Troubleshooting Gigabyte GA-970A-DS3P BIOS freeze

This one started out as a nice morning surprise. A bad habit of mine is to turn on the computer in the morning, almost while I’m stretching after waking up.

Not much later, I was greeted with the following message:

Reboot and Select proper Boot device or Insert Boot Media in selected Boot device and press a key

Naturally, I thought that my SSD drive gave up on me, so I did a reboot and tried to select my mechanical drive with Fedora 25 on it. As soon as the motherboard’s boot menu showed up, everything froze. Strange. Did another reboot to enter the BIOS setup. Again, once the setup screen (this time, partially) loaded up, everything froze. No input was possible from the keyboard or the mouse.

Swim!

The “my left leg is inside a shark’s mouth” version:

Disconnect all your USB peripherals, starting with game controllers.

Finding Controlly

I had similar instances with other PC’s, where hard drives were playing up, and the BIOS refused to POST. This was usually indicated with a constantly glowing HDD activity light. Now, the symptoms weren’t exactly the same, but I decided to disconnect all the drives and give it a go.

Master power off, case out, side down, SATA cables out, reboot.

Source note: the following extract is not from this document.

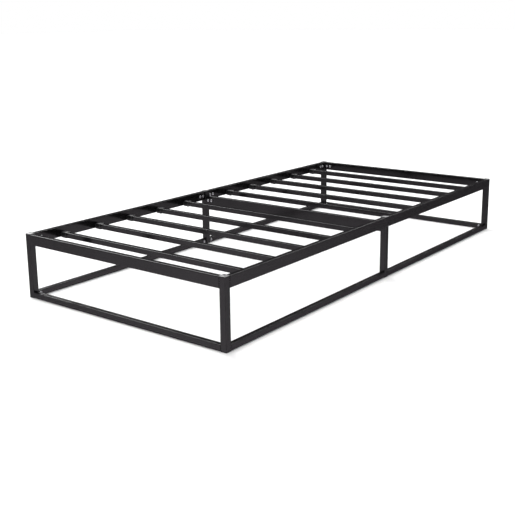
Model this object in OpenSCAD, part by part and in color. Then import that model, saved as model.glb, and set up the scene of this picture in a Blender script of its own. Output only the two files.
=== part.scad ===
// Metal platform bed frame: six square legs, deep top rails, a low ring of floor rails,
// a middle crossbar and ten slats that hang between the side rails.
// +Z is up, the foot end is at -Y, and the origin is on the floor under the middle of the bed.

/* [Overall] */
// Width over the legs
frame_w = 965; // [900:5:1100]
// Length over the legs
frame_l = 2010; // [1900:5:2150]
// Height over the leg caps
frame_h = 250; // [220:5:350]

/* [Legs] */
// Side of the square leg tube
leg_side = 25; // [25:1:32]
// Wall of the leg tube
leg_wall = 1.5; // [1.2:0.1:2]
// Head of the cap on top of a leg
cap_t = 3; // [2:0.5:4]
// Sole of the foot under a leg
sole_t = 3; // [2:0.5:6]
// How far a cap or a foot plugs into the leg tube
plug_len = 15; // [8:1:20]

/* [Top rails] */
// Depth of a top rail and of the crossbar
rail_d = 40; // [36:1:50]
// Width of a top rail and of the crossbar
rail_w = 20; // [20:1:24]
// Wall of a top rail
rail_wall = 1.2; // [1:0.1:1.5]

/* [Floor rails] */
// Side of the square floor rail tube
low_side = 20; // [20:1:24]
// Wall of a floor rail
low_wall = 1.2; // [1:0.1:1.5]

/* [Slats] */
// Slats in each half of the bed
slats_per_half = 5; // [3:1:5]
// Distance between two slats
slat_pitch = 174; // [150:1:180]
// Side of the square slat tube
slat_side = 20; // [20:1:24]
// Wall of a slat
slat_wall = 1; // [0.8:0.1:1.4]

/* [Joints] */
// Length of the plate inside the end of a top rail
plate_len = 44; // [42:1:60]
// Length of the plate inside the end of a floor rail
low_plate_len = 26; // [24:1:40]
// Thickness of a joint plate
plate_t = 3; // [2:0.5:4]
// From the leg to the first bolt
bolt_first = 12; // [10:1:14]
// Between the two bolts of a joint
bolt_gap = 20; // [18:1:22]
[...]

Nothing. Clear the CMOS, do a power drain. Nothing. Everything froze at the setup screen. Load up the harpoon.

So, the drives were fine, the PC POSTed but couldn’t load the setup nor the boot menu, and it spat out the error message above, once it got to loading the OS. A fishy smell filled the room.

Started pulling out all the connected peripherals, leaving only the keyboard and the mouse. Bam! It worked!

It turns out, the connected PS4 controller was causing the BIOS to hang and broke the boot process as well. The night before, I connected my PS4 controller via USB to charge it up, and left it on the cable. The moment I disconnected it, everything was working again. Credit goes to ndisic from Gigabyte forums for the hint.

Lying on the shore

This is an edge case and the freezups can be caused by bad memory sticks or failing drives. The error message above indicates a failing drive in 99% of the cases. However, it’s interesting to see these exotic instances from time to time.